I wasn’t the only one who loved “Star Wars” back then, who bought any related merchandise, and who eagerly awaited another movie.  Security was so tight on the set of the sequel, “The Empire Strikes Back,” that cast members only received a copy of their lines shortly before they were scheduled to film a particular scene.  Supposedly, none of the cast members, and few members of the staff, knew the entire story.  The movie’s biggest revelation, that Darth Vader claims to be Luke’s father, was recorded using different dialogue from Vader than appears in the finished film.  Yet, despite all the secrecy involved during the production, novelizations (and other associated merchandise) arrived in stores weeks before the film hit theaters.

While I yearned to see the sequel, I worked hard to avoid learning anything about the movie, as I wanted to experience it afresh.  Yet one day, I was sitting in Art class next to a friend who was reading the novelization of "The Empire Strikes Back."  Another of the guys in my group, who was also reading the novel version, walks over and crouches down beside my friend.  “Can you believe what Darth Vader says?” he asks my friend.  “Do you believe he’s Luke’s father?”

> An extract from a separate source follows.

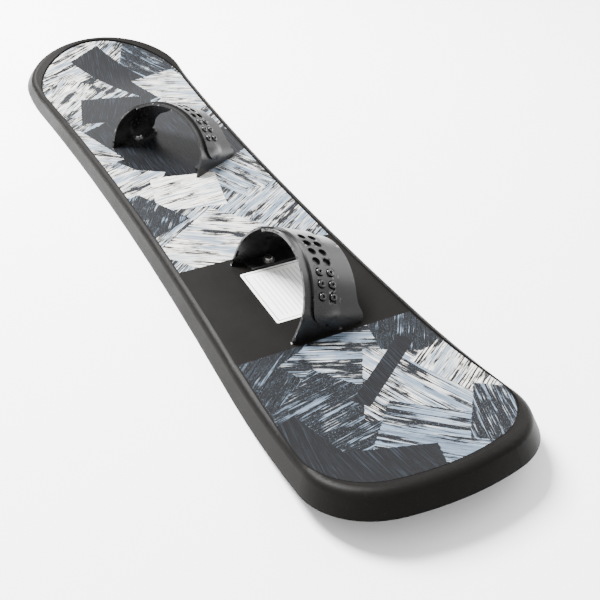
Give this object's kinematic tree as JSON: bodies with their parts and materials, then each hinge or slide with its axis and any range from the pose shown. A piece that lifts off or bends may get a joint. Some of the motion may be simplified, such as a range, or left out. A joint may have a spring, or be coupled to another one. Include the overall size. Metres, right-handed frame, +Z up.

A part of me died right then.

Later (but before I saw the movie), I was in the store, and I noticed that the soundtrack was available.  My mother, knowing my passion for the original film, kindly purchased it for me.  I took it home, opened it up, and found inside a booklet of photos or illustrations from the movie, along with a short description along the bottom.  Okay, I figured, I’ll look at the pictures.  Another piece of me died as I started looking at the scenes, and realized that I was experiencing key sections of the narrative before I had even seen the movie.  But it was in my hands, and I couldn’t stop looking at them!

When the movie finally arrived in theaters, I saw it the day after its release.  While I felt like I was watching it for the second time, instead of experiencing it afresh, I was still blown away by it.  As the man who had taken me there (one of the leaders in my church's youth program) drove back along the freeway, I saw the lights of the passing cars as the glowing engines of the X-wings and other spaceships hurtling ahead of us into the darkness.  That night, I read my copy of the novelization of "The Empire Strikes Back" (written by Donald F. Glut, whom I later met).  Although I did pause the story to grab some sleep, I finished it the next morning.  In so doing, I experienced “The Empire Strikes Back” a third time.

Still, I wish George Lucas hadn’t released any other versions of “The Empire Strikes Back” before the movie came out in theaters.  It would have been nice to have experienced his story afresh, the way he had intended his audience to experience it the first time, without having learned any of the secrets he worked to hard to protect during the movie’s production.